The telecom sector has been chronically at or near the bottom most weeks this year. On a year-to-date basis, it easily remains the worst finisher, the latest week's poor showing widening its cumulative loss to 32.67% from 28.34% the week before. Despite a gain of 0.89% on the week - one of the strongest sub-sector performances - the paging and messaging sub-sector clearly remains the worst year-to-date return in the index, down 81.85%, only slightly improved from the 82.01% loss seen the week before.

On the upside - and there wasn't much of that to go around in the latest week - finance was the only broad sector to finish in the black during the week, when it gained 0.25%. Finance's insurance sub-sector was up an index-best 0.91% on the week.

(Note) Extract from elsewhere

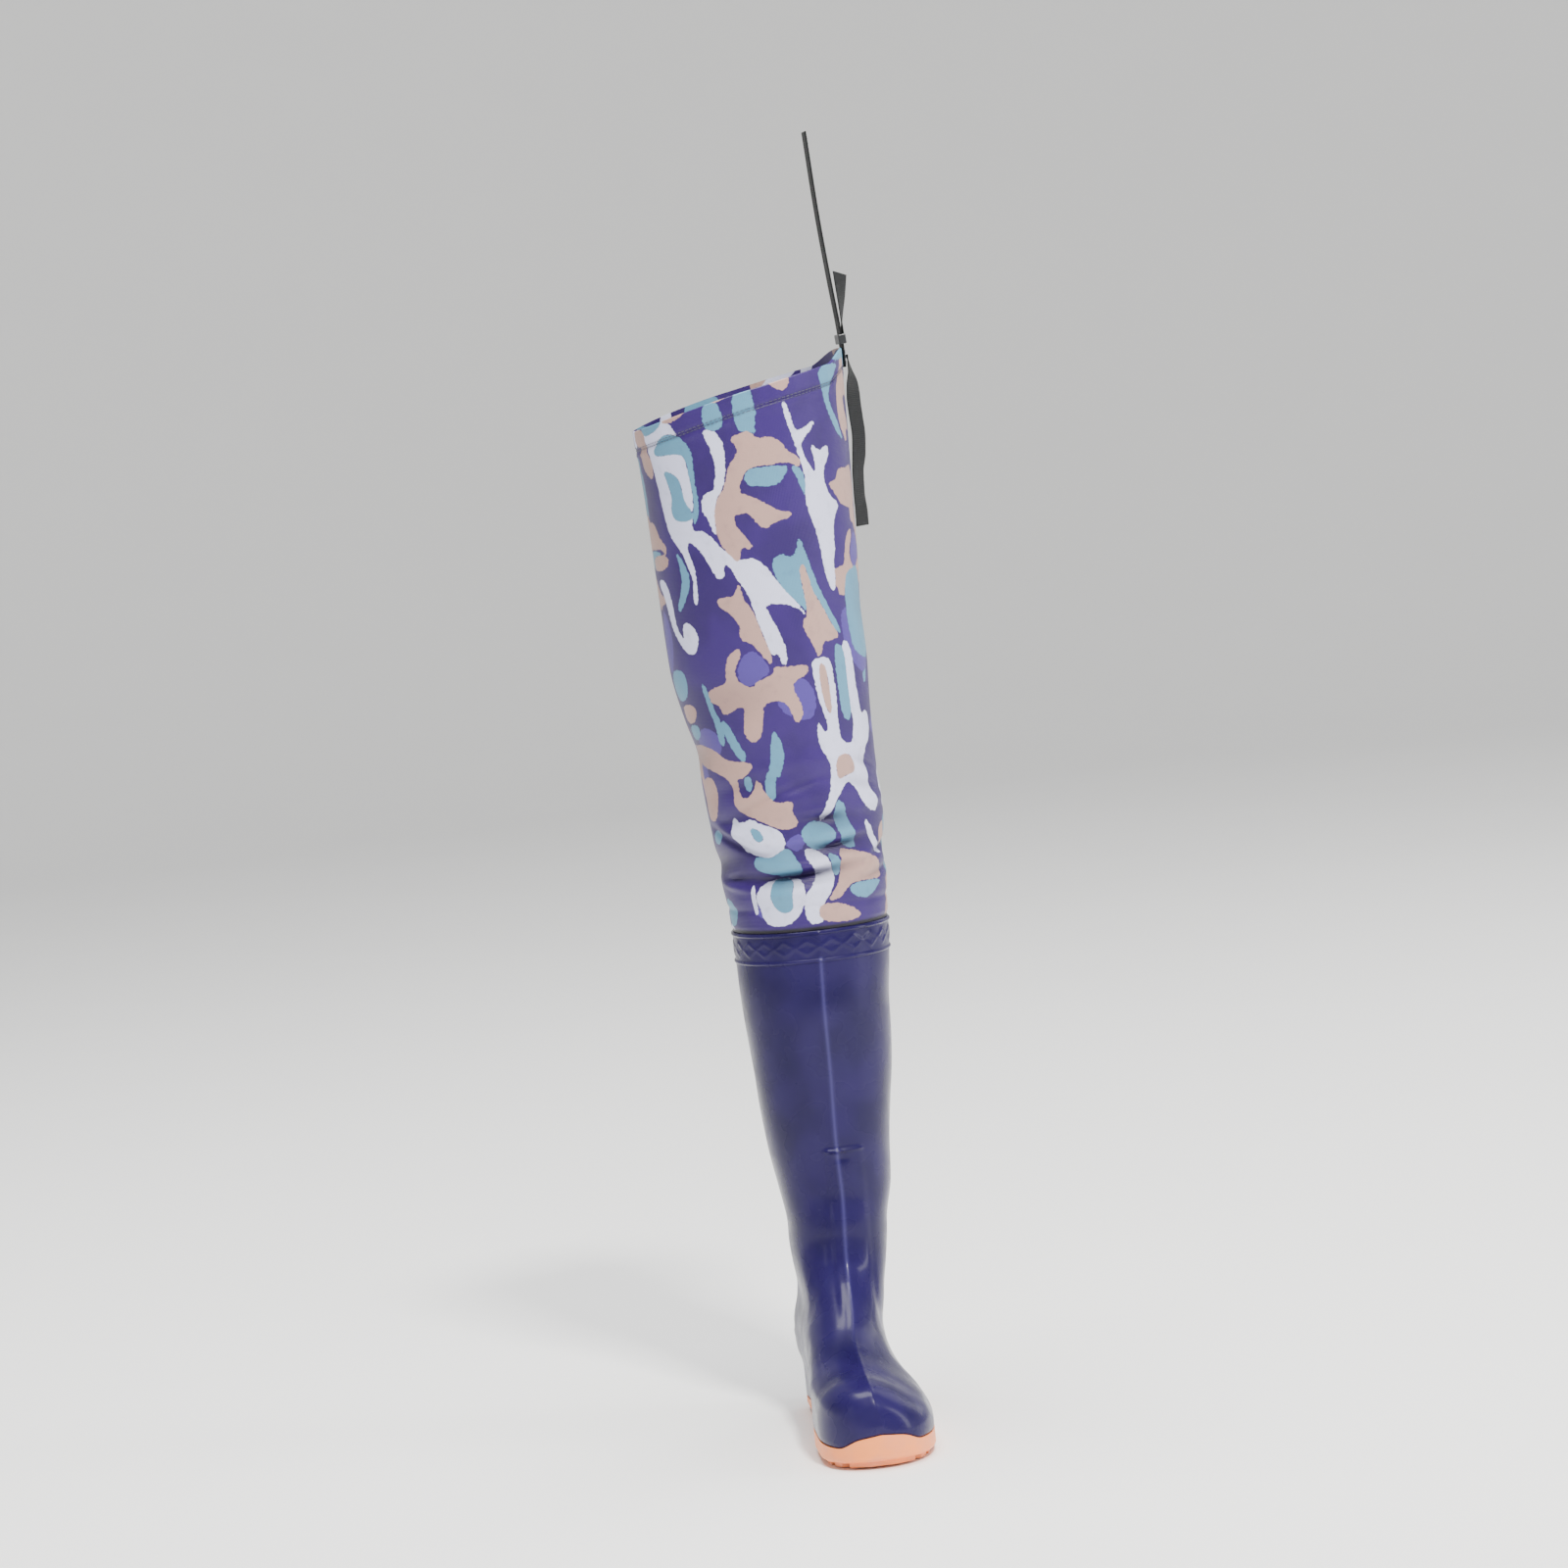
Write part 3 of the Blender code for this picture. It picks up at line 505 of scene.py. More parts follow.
def folds(rows, place, angle):
    """How far the fabric stands out at shares of the shaft's height and angles."""
    total = np.zeros(np.broadcast(place, angle).shape)
    for height, middle, spread, band, depth, tilt in rows:
        turn = turned(angle, middle)
        rise = (place - height - tilt * turn) / band
        total += depth * np.exp(-rise * rise - (turn / math.radians(spread)) ** 2)
    return total * SHAFT_WIDTH


def thigh_points(shares, signs, level, inset, relief=0.0):
    """Points of the fabric shaft: level runs from its lower edge to its rim."""
    foot = BOOT_HEIGHT + GAP
    angle = signs * np.pi * shares
    top = rim(np.sin(angle))
    height = mix(foot, top, level)
    clear = smooth(LAP_HEIGHT, LAP_FOLDED * LAP_HEIGHT, height - foot)
    clear = clear * smooth(0, HEM_FOLDED * HEM_HEIGHT, top - height)
    place = (height - BOOT_HEIGHT) / (RIM_HEIGHT - BOOT_HEIGHT)
    out = clear * (folds(FOLDS, place, angle) + relief * folds(SOFT_FOLDS, place, angle))
    return leg_points(shares, signs, height, inset - out)


def peak():
    """The outermost point of the hem at the fabric's peak."""
    top = rim(1.0)
    half, centre, front, back = leg(top)
    return Vector((float(centre + half) + HEM_PROUD, float(front + back) / 2, float(top)))


def strap_centre(rise):
    """Middle of the belt strap at a height over the peak, below it where it is sewn."""
    base = peak()
    base.x += GAP + STRAP_WALL / 2
    lean = STRAP_LEAN * float(STRAP.at("lean", max(rise, 0.0) / STRAP_RISE))
    return base + Vector((-lean, 0.0, rise))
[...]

The week before, when all broad sectors had declined, many of them sharply, energy had been the least hurt, retreating a relatively modest 0.67%. Paging and messaging had put on a rare show of strength with a 1.30% return, the only sub-sector in positive territory.

On a year-to-date basis, the consumer non-cyclicals remain the best-performing broad sector, although their return eased very slightly to 23.07% from 23.09%. Leading among individual industries is the convenience and drug retailers sub-group, one of the components of consumer non-cyclicals; they are up 79.6%, a slight pullback from the previous period's 80.62% cumulative return.